Goats are smart like that.. I've found a hot wire strategically placed
on an existing fence cures a lot of problems. Keep after it. You can
outsmart them. BTW. They are cool looking. They look pretty 
healthy too.


----------



## Jessica84 (Oct 27, 2011)

Goats are so funny its not even funny, it even gets them in a lot of trouble lol. I dont know much about fainters but I would say they look good to me, actually really good. Maybe in their pen you could make some kind of 'play area' for them. Im sure they are bored out of their mind and they know how fun it is to be wild and free when you take them out. Maybe you could get one of those horse hanging feeders made of rope and hang it up so you could put some hay in it and it would be a fun game for them to try and work to get it out. I dont know, all I can tell you is they dont look at all like you are starving them lol.


----------



## BlueEyedFainters (Aug 18, 2012)

As always- thanks for the compliments!

I'm looking into a moveable electric fence.. They love their free time and I don't wanna have to keep them penned for their safety all the time.
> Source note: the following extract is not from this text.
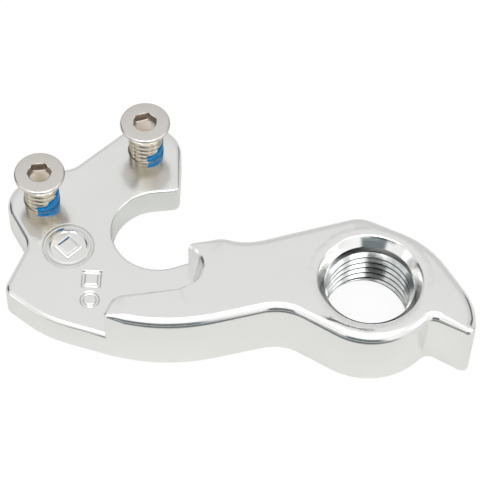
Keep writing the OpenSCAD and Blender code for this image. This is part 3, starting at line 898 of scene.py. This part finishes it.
def patch_mesh(name, centre, head_top, first, last, left_h, climb):
    draws = np.random.default_rng(SEED).normal(0, 1, COLUMNS + 1 + 2 * BEYOND)
    smoothed = np.convolve(draws, np.ones(NEIGHBOURS) / NEIGHBOURS, "same")
    uneven = UNEVEN * smoothed[BEYOND : BEYOND + COLUMNS + 1]
    shape = bmesh.new()
    thread_start = head_top - SCREW_L + THREAD_LOW
    outer, inner = [], []
    for i in range(COLUMNS + 1):
        share = i / COLUMNS
        turn = math.radians(first + (last - first) * share)
        top = min(PATCH_LOW + left_h + climb * share + uneven[i], PATCH_TOP)
        outer.append([])
        inner.append([])
        for j in range(ROWS + 1):
            z = PATCH_LOW + (top - PATCH_LOW) * j / ROWS
            radius = patch_radius(share, j, turn, z - thread_start)
            for line, r in ((outer[-1], radius), (inner[-1], PATCH_BACK_R)):
                point = (mm(centre[0] + r * math.cos(turn)), mm(centre[1] + r * math.sin(turn)), mm(z))
                line.append(shape.verts.new(point))
    for i in range(COLUMNS):
        out, beside, back, back_beside = outer[i], outer[i + 1], inner[i], inner[i + 1]
        for j in range(ROWS):
            shape.faces.new((out[j], beside[j], beside[j + 1], out[j + 1]))
            shape.faces.new((back[j], back[j + 1], back_beside[j + 1], back_beside[j]))
        shape.faces.new((beside[0], out[0], back[0], back_beside[0]))
        shape.faces.new((out[ROWS], beside[ROWS], back_beside[ROWS], back[ROWS]))
    for j in range(ROWS):
        shape.faces.new((outer[0][j], outer[0][j + 1], inner[0][j + 1], inner[0][j]))
        shape.faces.new((outer[-1][j + 1], outer[-1][j], inner[-1][j], inner[-1][j + 1]))
    face_outwards(shape)
    mesh = mesh_from(shape, name)
    shade_by_angle(mesh, PATCH_SHARP_FROM)
    return mesh


left_patch = patch_mesh("left_patch_nylon", LEFT_HOLE, LEFT_HEAD_TOP, *LEFT_SWEEP, left_h=0.5, climb=2.0)
put_in_scene("left_patch_nylon", left_patch, nylon, "lock_patch", "left_thread_patch")
right_patch = patch_mesh(
    "right_patch_nylon", RIGHT_HOLE, RIGHT_HEAD_TOP, *RIGHT_SWEEP, left_h=0.9, climb=1.2
)
put_in_scene("right_patch_nylon", right_patch, nylon, "lock_patch", "right_thread_patch")

# %% [markdown]
# ## Floor
#
# The part lies on a plain white table. A camera ray sees the table almost white, and the rest of it takes
# the light as a matt surface does, so the part's soft shadow stays and its metal mirrors a pale table.
# Mirror rays alone see three soft ovals on it: a grey cloth in front, which draws the dark line along the
# front edges, a faint painted shade inside the opening, and a painted shade below the derailleur hole, where
# the hole's own shadow falls. Real cloths would do the same, but the camera would see them too.

# %% The table and what the metal mirrors on it
paper, tree = new_material("white_paper")
place = add_node(tree, "ShaderNodeTexCoord").outputs["Object"]
ray = add_node(tree, "ShaderNodeLightPath").outputs
# each oval's middle and half widths in millimetres, its colour, and the softness of its edge
MIRRORED_OVALS = {
    "grey cloth in front": ((-12, -44), (42, 27), "#707878", 0.1),
    "faint shade inside the opening": ((-24, 8.5), (7, 7), "#ECEEEC", 0.2),
    # painted shade: the shadow under the derailleur hole, which only the mirrored thread shows
    "painted shade below the derailleur hole": ((0.8, 2.8), (2.4, 2.8), "#2A2E30", 0.2),
}


def mirrored_oval(tree, place, mirror_ray, colour_below, middle, halves, colour, soft):
    shifted = {0: place, 1: (mm(middle[0]), mm(middle[1]), 0.0)}
    away = add_node(tree, "ShaderNodeVectorMath", shifted, operation="SUBTRACT")
    scaled = {0: away.outputs[0], 1: (1 / mm(halves[0]), 1 / mm(halves[1]), 0.0)}
    away = add_node(tree, "ShaderNodeVectorMath", scaled, operation="MULTIPLY")
    reach = add_node(tree, "ShaderNodeVectorMath", {0: away.outputs[0]}, operation="LENGTH")
    edge = {
        "Value": reach.outputs["Value"],
        "From Min": 1 - soft,
        "From Max": 1 + soft,
        "To Min": 1.0,
        "To Max": 0.0,
    }
    inside = add_node(tree, "ShaderNodeMapRange", edge).outputs[0]
    share = add_node(tree, "ShaderNodeMath", {0: inside, 1: mirror_ray}, operation="MULTIPLY")
    colours = {SHARE: share.outputs[0], COLOUR_A: colour_below, COLOUR_B: linear(colour)}
    return add_node(tree, "ShaderNodeMix", colours, data_type="RGBA").outputs[MIXED_COLOUR]


shade = linear("#F6F6F4")
for oval in MIRRORED_OVALS.values():
    shade = mirrored_oval(tree, place, ray["Is Glossy Ray"], shade, *oval)
matt = add_node(tree, "ShaderNodeBsdfDiffuse", {"Color": shade})
# the camera sees 0.85 of this glow and the rest of the matt paper, which together come out white
glow = add_node(tree, "ShaderNodeEmission", {"Color": WHITE, "Strength": 1.07})
share = add_node(tree, "ShaderNodeMath", {0: ray["Is Camera Ray"], 1: 0.85}, operation="MULTIPLY")
both = add_node(tree, "ShaderNodeMixShader", {0: share.outputs[0], 1: matt.outputs[0], 2: glow.outputs[0]})
add_node(tree, "ShaderNodeOutputMaterial", {"Surface": both.outputs[0]})
print("mirrored on the table:", ", ".join(MIRRORED_OVALS))

# %% [markdown]
# The table is one large square, half a hair's breadth below the part, so that the two never share a plane.

# %% The table's top
shape = bmesh.new()
bmesh.ops.create_grid(shape, x_segments=1, y_segments=1, size=1.5)
floor_mesh = mesh_from(shape, "floor")
floor_mesh.materials.append(paper)
floor = new_object("floor", floor_mesh)
floor.location.z = mm(-0.02)
print("table top", in_mm(-floor.location.z), "mm below the part")

# %% [markdown]
# ## Studio light
#
# Polished metal shows the room and little else, so the room is drawn with care. A photograph of a studio
# could light the part, but then nothing in it could be moved. So the room is built from nodes: it is pale,
# and it gets brighter towards the side behind the camera, where the large softbox stands. That gives the
# broad white band along the front edges.

# %% The pale room
world = bpy.data.worlds.new("studio")
bpy.context.scene.world = world
world.use_nodes = True
tree = world.node_tree
tree.nodes.clear()
direction = add_node(tree, "ShaderNodeTexCoord").outputs["Generated"]
parts = add_node(tree, "ShaderNodeSeparateXYZ", {"Vector": direction}).outputs
# how bright the room is at each height, from the horizon at 0 to straight above at 1
ROOM = ((0.0, 0.66), (0.7, 0.7), (0.82, 0.83), (0.92, 0.84), (1.0, 0.81))
height = add_node(tree, "ShaderNodeValToRGB", {"Fac": parts["Z"]})
stops = height.color_ramp.elements
for level, value in ROOM[1:-1]:
    stops.new(level)
for stop, (level, value) in zip(stops, ROOM):
    stop.position = level
    stop.color = (value, value, value, 1)
front = add_node(
    tree,
    "ShaderNodeMapRange",
    {"Value": parts["Y"], "From Min": -0.9, "From Max": 0.2, "To Min": 1.6, "To Max": 1.0},
)
room = add_node(
    tree,
    "ShaderNodeVectorMath",
    {0: height.outputs["Color"], "Scale": front.outputs[0]},
    operation="SCALE",
).outputs[0]
print("room with", len(stops), "levels of brightness")

# %% [markdown]
# A few soft dark things stand in the room. They give the metal its contrast, as black cards and stands do
# in a real studio: the patch at the back of the countersink, the thin line under the white band, and the
# grey on the left edges and on the wall of the opening's mouth. Each one dims a soft-edged field of the
# room, which is found by its compass turn and its height above the horizon.

# %% Dark things in the room
# each one's turn from +X and its height, its half width and half height, its colour, and its soft edge;
# all angles are in degrees
DARK_THINGS = {
    "stand in front": (-94, 9, 24, 15, "#6A757A", 6.0),
    "low table in front": (-102, 1.5, 36, 6.5, "#6C7476", 4.0),
    "stand at the left": (168, 12, 24, 22, "#747A7E", 8.0),
    "high card at the left": (194, 34, 18, 11, "#74787C", 7.0),
    "low shade at the right": (0, 2, 24, 8, "#B0B4B8", 8.0),
    "stand behind the right": (34, 6, 18, 14, "#74787C", 8.0),
}


def dark_thing(tree, direction, brightness, turn, rise, half_turn, half_rise, colour, soft):
    along = (math.cos(math.radians(turn)), math.sin(math.radians(turn)), 0.0)
    across = (-math.sin(math.radians(turn)), math.cos(math.radians(turn)), 0.0)
    ahead = add_node(tree, "ShaderNodeVectorMath", {0: direction, 1: along}, operation="DOT_PRODUCT")
    aside = add_node(tree, "ShaderNodeVectorMath", {0: direction, 1: across}, operation="DOT_PRODUCT")
    sides = {0: aside.outputs["Value"], 1: ahead.outputs["Value"]}
    angle = add_node(tree, "ShaderNodeMath", sides, operation="ARCTAN2")
    upwards = add_node(tree, "ShaderNodeSeparateXYZ", {"Vector": direction}).outputs["Z"]
    high = add_node(tree, "ShaderNodeMath", {0: upwards}, operation="ARCSINE")
    above = {0: high.outputs[0], 1: math.radians(rise)}
    high = add_node(tree, "ShaderNodeMath", above, operation="SUBTRACT")
    share = 1.0
    for value, half in ((angle, half_turn), (high, half_rise)):
        size = add_node(tree, "ShaderNodeMath", {0: value.outputs[0]}, operation="ABSOLUTE")
        edge = {
            "Value": size.outputs[0],
            "From Min": math.radians(half - soft / 2),
            "From Max": math.radians(half + soft / 2),
            "To Min": 1.0,
            "To Max": 0.0,
        }
        inside = add_node(tree, "ShaderNodeMapRange", edge, interpolation_type="SMOOTHSTEP").outputs[0]
        share = add_node(tree, "ShaderNodeMath", {0: share, 1: inside}, operation="MULTIPLY").outputs[0]
    colours = {SHARE: share, COLOUR_A: brightness, COLOUR_B: linear(colour)}
    dimmed = add_node(tree, "ShaderNodeMix", colours, data_type="RGBA", blend_type="MULTIPLY")
    return dimmed.outputs[MIXED_COLOUR]


for thing in DARK_THINGS.values():
    room = dark_thing(tree, direction, room, *thing)
print("in the room:", ", ".join(DARK_THINGS))

# %% [markdown]
# Mirror rays see this room, camera rays see plain white, and all other rays get an even light, which fills
# the shadows.

# %% What each ray sees of the room
ray = add_node(tree, "ShaderNodeLightPath").outputs
mirrored = add_node(tree, "ShaderNodeBackground", {"Color": room, "Strength": 1.0})
even = add_node(tree, "ShaderNodeBackground", {"Color": WHITE, "Strength": 0.55})
white = add_node(tree, "ShaderNodeBackground", {"Color": WHITE, "Strength": 1.0})
unseen = {0: ray["Is Glossy Ray"], 1: even.outputs[0], 2: mirrored.outputs[0]}
unseen = add_node(tree, "ShaderNodeMixShader", unseen)
seen = {0: ray["Is Camera Ray"], 1: unseen.outputs[0], 2: white.outputs[0]}
seen = add_node(tree, "ShaderNodeMixShader", seen)
add_node(tree, "ShaderNodeOutputWorld", {"Surface": seen.outputs[0]})
print("world:", world.name, "with", len(tree.nodes), "nodes")

# %% [markdown]
# Three softboxes give the shadows and the soft shine. The large one hangs above and a little in front, where
# the flat top face doesn't mirror it to a camera straight above, and two weak ones stand at the sides.

# %% Softboxes
PART_MIDDLE = Vector((-0.015, 0.005, 0.0))


def softbox(name, place, width, height, watts):
    lamp = bpy.data.lights.new(name, "AREA")
    lamp.shape = "RECTANGLE"
    lamp.size = width
    lamp.size_y = height
    lamp.energy = watts
    box = new_object(name, lamp)
    box.location = place
    box.rotation_euler = (PART_MIDDLE - Vector(place)).to_track_quat("-Z", "Y").to_euler()
    print(name, width, "x", height, "m,", watts, "W")


softbox("ceiling_softbox", (0.0, -0.19, 0.47), 0.5, 0.3, 0.8)
softbox("left_softbox", (-0.5, -0.1, 0.25), 0.3, 0.4, 0.25)
softbox("right_softbox", (0.5, -0.1, 0.25), 0.3, 0.4, 0.25)

# %% [markdown]
# A black card leans over the derailleur hole. Only mirror rays meet it, and it stands edge-on to what the top
# face mirrors, so it shows in one place alone: as the dark band down the middle of the thread.

# %% Black card
CARD_MIDDLE = Vector((-2.5, -4.0, 14.0))
CARD_SIDE = Vector((3.2, 0.0, 0.0))
CARD_LEAN = Vector((0.0, 0.565, 0.825))
CARD_LOW, CARD_HIGH = -1.4, 3.0
black, tree = new_material("black_card")
met = add_node(tree, "ShaderNodeLightPath").outputs["Is Glossy Ray"]
clear = add_node(tree, "ShaderNodeBsdfTransparent", {"Color": WHITE})
dark = add_node(tree, "ShaderNodeEmission", {"Color": linear("#141618"), "Strength": 1.0})
both = add_node(tree, "ShaderNodeMixShader", {0: met, 1: clear.outputs[0], 2: dark.outputs[0]})
add_node(tree, "ShaderNodeOutputMaterial", {"Surface": both.outputs[0]})
steps = ((-1, CARD_LOW), (1, CARD_LOW), (1, CARD_HIGH), (-1, CARD_HIGH))
corners = [CARD_MIDDLE + across * CARD_SIDE + up * CARD_LEAN for across, up in steps]
card_mesh = bpy.data.meshes.new("black_card")
card_mesh.from_pydata([corner / 1000 for corner in corners], [], [(0, 1, 2, 3)])
card_mesh.materials.append(black)
card = new_object("black_card", card_mesh)
print("black card from", round(corners[0].z, 2), "to", round(corners[2].z, 2), "mm high")

# %% [markdown]
# ## Camera
#
# The photograph was taken with a long lens from in front and above, about 56 degrees down, with the part
# almost filling the width. The camera could be turned by eye, but its place was worked out from the part's
# outlines, so its lens, pitch and roll are written as they came out.

# %% Camera
# radians: 55.7 degrees down, and turned by 2 degrees about the line of sight
PITCH = 0.9713826
ROLL = -0.0353813
AIM = Vector((mm(-14.357), mm(10.125), 0.0))
DISTANCE = 237.39
SENSOR = 36.0
FOCAL_PIXELS = 2064.1
PHOTO_PIXELS = 480
forward = Vector((0, math.cos(PITCH), -math.sin(PITCH)))
level_up = Vector((0, math.sin(PITCH), math.cos(PITCH)))
right = Vector((math.cos(ROLL), 0, 0)) - math.sin(ROLL) * level_up
up = Vector((math.sin(ROLL), 0, 0)) + math.cos(ROLL) * level_up
camera_data = bpy.data.cameras.new("camera")
camera_data.sensor_width = SENSOR
camera_data.lens = FOCAL_PIXELS / PHOTO_PIXELS * SENSOR
camera_data.clip_start = 0.01
camera_data.clip_end = 10.0
camera = new_object("camera", camera_data)
spot = AIM - forward * mm(DISTANCE)
camera.matrix_world = Matrix.Translation(spot) @ Matrix((right, up, -forward)).transposed().to_4x4()
bpy.context.scene.camera = camera
bpy.context.scene.view_settings.view_transform = "Standard"
print("camera at", [round(v * 1000, 2) for v in spot], "mm with a", round(camera_data.lens, 1), "mm lens")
I will definitely try to build them a more entertaining way of eating.. I'm pretty handy with woodshop tools and it would be fun for me too  

I was watching them more last night and I noticed they were WAY more active after giving them more feed.. as if they said 'woohoo we're full!'

Tink, the small white doe, was bolting around jumping off of things, super-maning off of stacked spools.. honestly I thought she may have gone crazy. And little Brucie Brute decided he wanted to use his tarp as a slide. :shrug: They haven't acted like this before so maybe it's a good thing! I've definitely upped their food today and they seem rather content and not 'bahhing' at me so much.


----------



## packhillboers (Feb 2, 2011)

Those panels are hard to put up on uneven ground. We were so glad when we got our fences up.


----------



## Goat Mom (May 1, 2012)

We have the electric net fence for our goats and it works great. Our yard is a jungle of blackberries, so we just put it up around all the obstacles and move it when the goats have cleared the area. It's very flexible for working around piles.


----------



## freedomstarfarm (Mar 25, 2011)

mine have free choice hay buT when THey see me THey sTill scream To give THem grain or leT THem ouT To brouse. They geT To be ouT for aT leasT a few hours every day (unless iT is raining). They like TO manipulaTe us someTimes. 
buT yes one flake does noT sound like near enough for 4.


----------



## Boondachs (May 11, 2012)

My kids all scream the second I get home from work everyday. My little Chewy (buck) is such a total mouth, he will even holler at me if he sees me in a window in the house.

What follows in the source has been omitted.